# Swiss pension system <> Moving from Switzerland to US



## CokeLine93 (10 mo ago)

Hi all,

I have moved from Switzerland to the US in December 2021 and I am trying to figure out the best way regarding the 3 Swiss pension pillars.

Would appreciate any advice - most likely from people who have been in the same/similar situation!

Context:

I am a German citizen
Lived in Switzerland for 5 years, studying there for the first 2 years (no/relatively insignificant income (<10k annual) from working as research assistant) and working there for another 3 years
Moved to the US in December 2021 on an L1 visum

This is my current understanding and associated questions:
Pillar 1: In my understanding, I have no chance to get back my OASIS/AHV contributions because I have German = EU citizenship (?)

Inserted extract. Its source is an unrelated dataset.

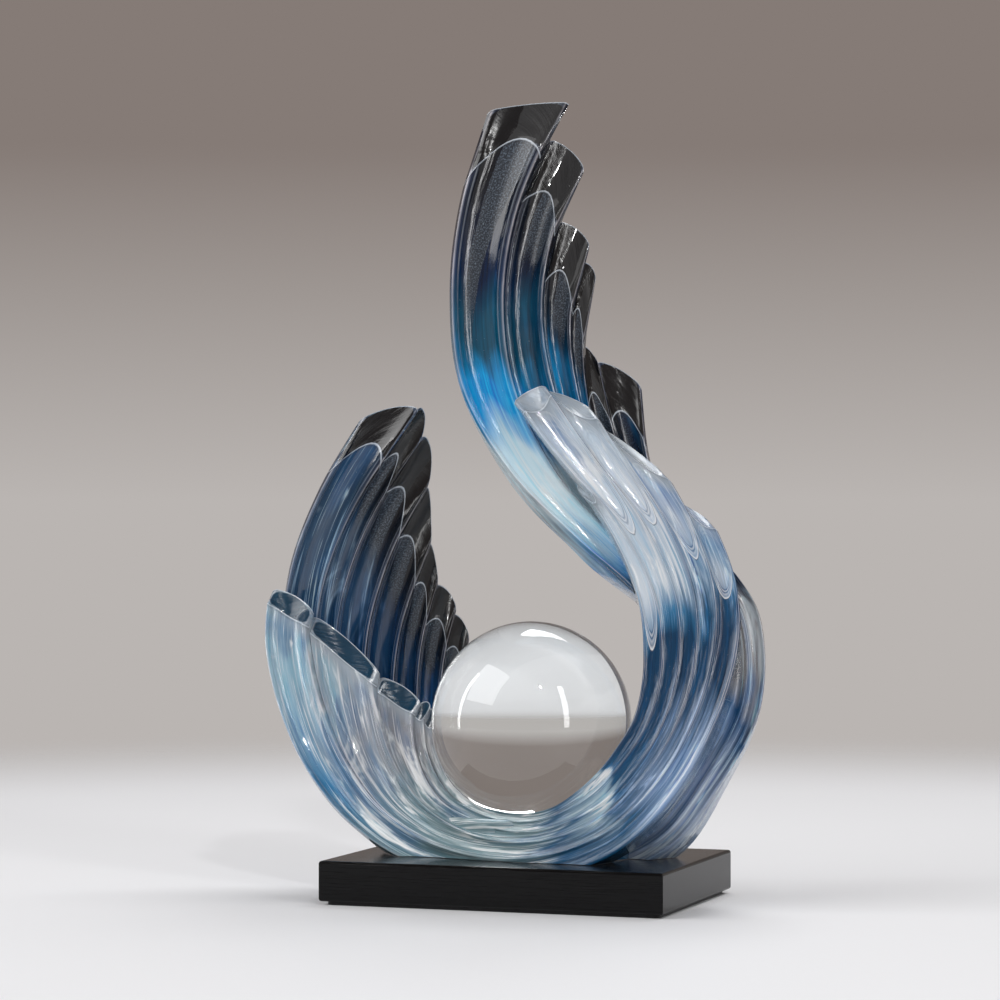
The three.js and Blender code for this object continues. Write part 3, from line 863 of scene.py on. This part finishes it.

Pillar 2: I should have cashed this one out before I put foot on US soil. Now if I cash it out, IRS will treat it as US income, so will pay quite a lot of taxes on this. Is there any way/situations (e.g. purchasing a home) to get around this IRS treatment? Any other advice on how I can work around/defer to pay full income taxes on this? What would be (a/the best) way to keep this money in Switzerland?

Pillar 3: Same as pillar 2 - if I cash this out I'll pay US income taxes to IRS. Is anybody aware of good pillar 3 institutions with little cost for me whilst I am living in the US? I might move back to Germany at some point and could then pay this out.

I appreciate any advice!
Thanks a lot!


----------